And When Home Beckons…
They say you just have to let go of all that weighs you down in the city and find yourself floating weightlessly along in Balinese heaven. I believe it’s the simple concept of going back to nature. What some people call luxury, it is very basically finding your roots.
Seeing Bali through their eyes is about hillside villas designed like a Balinese village overlooking the best of Ubud at Amandari (peaceful spirits), sinking your toes into dark volcanic sand amid private bales poised against a backdrop of Mount Agung (a volcano revered as a home of the gods by the Balinese) at Amankila (peaceful hill), and finding yourself surrounded by the serenity of a golf course and most importantly, space, in Amanusa (peaceful isle).
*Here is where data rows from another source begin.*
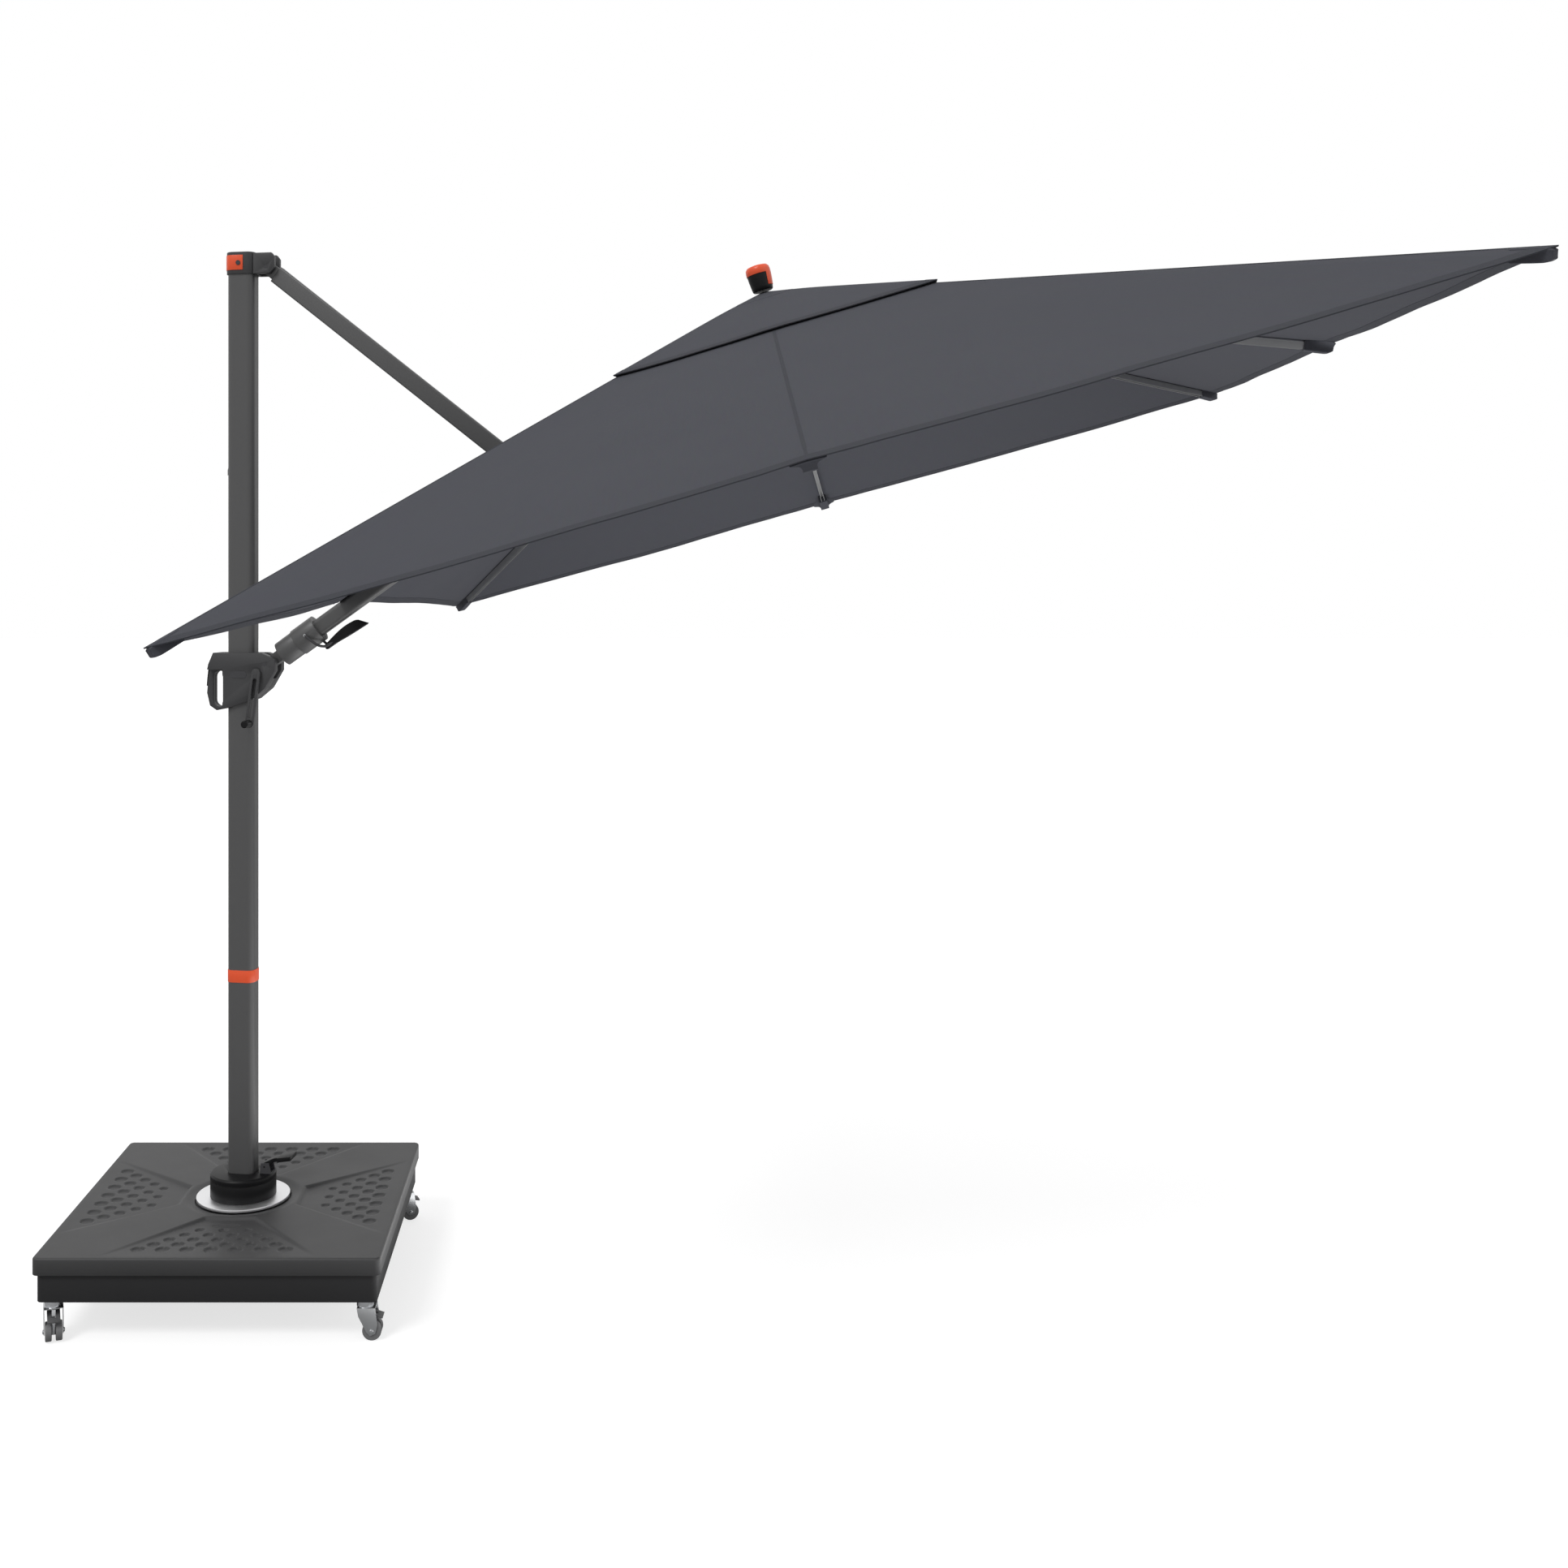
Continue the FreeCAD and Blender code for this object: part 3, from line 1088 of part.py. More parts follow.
def build_hub(layouts):
    """Return the crown that carries the ribs, on an arm that plugs into the boom."""
    rim = s.crown_radius
    drop = -rim * trig("tan", RibLayout(0).slope) - 8
    crown = slotted_spool("crown", [(0, -6), (20, -14), (rim, drop), (rim, -s.crown_depth), (0, -s.crown_depth)],
                          RIBS.values(), s.rib_pivot_radius - 17, s.crown_depth * 2)
    wall = s.boom_wall + s.slide_gap
    arm_length = s.crown_radius * 2
    arm = new_body("hub_arm")
    section = sketch_on(arm, "YZ_Plane", s.apex_distance - 20 - arm_length)
    rounded_rectangle(section, s.boom_width - wall * 2, s.boom_height - wall * 2, s.boom_corner - s.boom_wall)
    grow(arm, "Pad", section, arm_length)
    arm.Placement = CANOPY.inverse().multiply(BOOM).multiply(arm.Placement)
    pin_length = s.rib_slot + 16
    holes = fused("crown_pin_holes", pins_at("crown_hole", layouts, lambda one: one.pivot_z, s.rib_pin, pin_length))
    hub = cut("hub_body", fused("hub_union", [crown, arm]), holes)
    pins = pins_at("rib_pin", layouts, lambda one: one.pivot_z, s.rib_pin, pin_length)
    node(group("hub_crown", [hub] + pins), "hub_crown", CANOPY)


def build_runner(layouts):
    """Return the runner: two slotted rings on one tube, for the stays of the corners and of the sides."""
    high, low = RibLayout(45).runner_z, RibLayout(0).runner_z
    core, rim, half = Size.of(24), s.runner_radius, s.runner_ring / 2
    profile = [(0, low - half), (rim, low - half), (rim, low + half), (core, low + half), (core, high - half),
               (rim, high - half), (rim, high + half), (0, high + half)]
    spool = slotted_spool("runner_spool", profile, [45 * i for i in range(8)], s.rib_pivot_radius - 12, s.canopy_rise * 3)
    pin_length = s.rib_slot + 10
    holes = fused("runner_pin_holes", pins_at("runner_hole", layouts, lambda one: one.runner_z, s.rib_pin, pin_length))
    pins = pins_at("stay_pin", layouts, lambda one: one.runner_z, s.rib_pin, pin_length)
    node(group("runner", [cut("runner_body", spool, holes)] + pins), "runner", CANOPY)


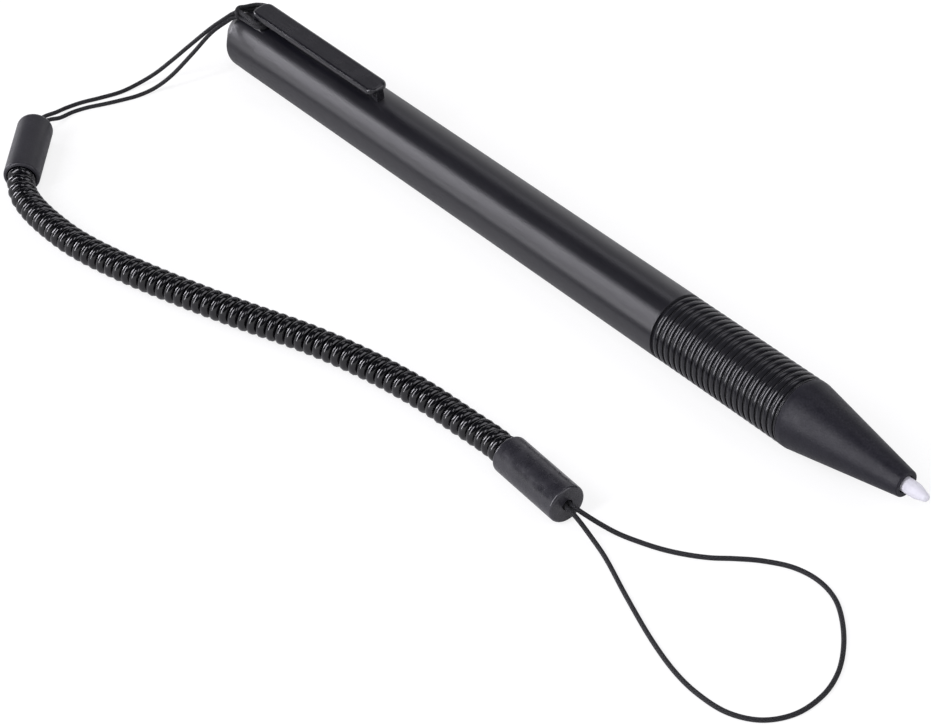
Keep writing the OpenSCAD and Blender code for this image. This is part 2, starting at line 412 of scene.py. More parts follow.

The typical Bali-Aman holiday drives you placidly through a time and space where you feel the world has taken a little pause, a deep breath to add some tranquility back into your life.
Aman directly implies peace, and that is something that these worldwide resorts, from the very first one (Amanpuri, Thailand, 1988) have tried to incorporate. They successfully create a natural environment for you to feel rejuvenated. That doesn’t mean that water sports, helicopter tours, Balinese temples and spas are not on the menu. The difference lies in the little details. As I walk into the villa, I feel an overwhelming sense of grandeur that comes particularly from the large spaces, open air, thatched roofs that serenade the sky, and every object that has been meticulously drafted from local handicrafts and nature. Fresh flowers kiss woven cane and straw holders and muted earthen jars play hide-and-seek with overflowing sunshine. You feel like you are a part of nature with the open rain showers. I lie in front of the gigantic private pool and watch a play between a fat gecko and a palm frond and engross myself in the beautiful coffee-table books that lie on the traditional engraved chest.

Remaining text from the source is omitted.